Classical Art.

Paula Modersohn-Becker | German Pioneer of Modern Art

Paula Modersohn-Becker was a pioneering German painter whose brief career helped reshape modern art. Born in Dresden in 1876 and raised partly in Bremen, she studied drawing in Berlin before joining the artists’ colony at Worpswede in 1898. Although she admired the colony’s closeness to nature, she soon pushed beyond its rural naturalism, searching for a bolder, more simplified visual language. Repeated trips to Paris proved decisive.

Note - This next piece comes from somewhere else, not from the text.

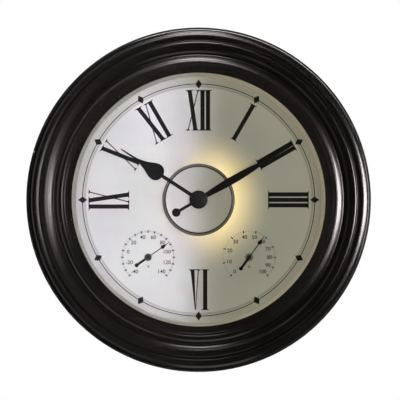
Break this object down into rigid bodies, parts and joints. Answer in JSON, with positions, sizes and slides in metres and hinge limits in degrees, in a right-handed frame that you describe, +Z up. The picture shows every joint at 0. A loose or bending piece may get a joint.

There she absorbed lessons from Post-Impressionism, especially the work of Cézanne, Gauguin, and van Gogh, while forging a distinctly personal style marked by strong contours, flattened forms, earthy color, and emotional directness. Modersohn-Becker painted portraits, self-portraits, mothers and children, peasants, and still lifes with unusual psychological depth. She is especially celebrated for her fearless self-portraits, which challenged traditional expectations of women artists and helped open new possibilities for female self-representation in modern painting. Though she died at just thirty-one, her achievement was extraordinary: she produced hundreds of paintings and drawings and became one of the earliest important figures of German Expressionism. Today, Paula Modersohn-Becker is recognized as a visionary artist whose work united intimacy, structure, and modern feeling, and whose influence grew even more powerfully after her death through exhibitions, collections, and scholarship.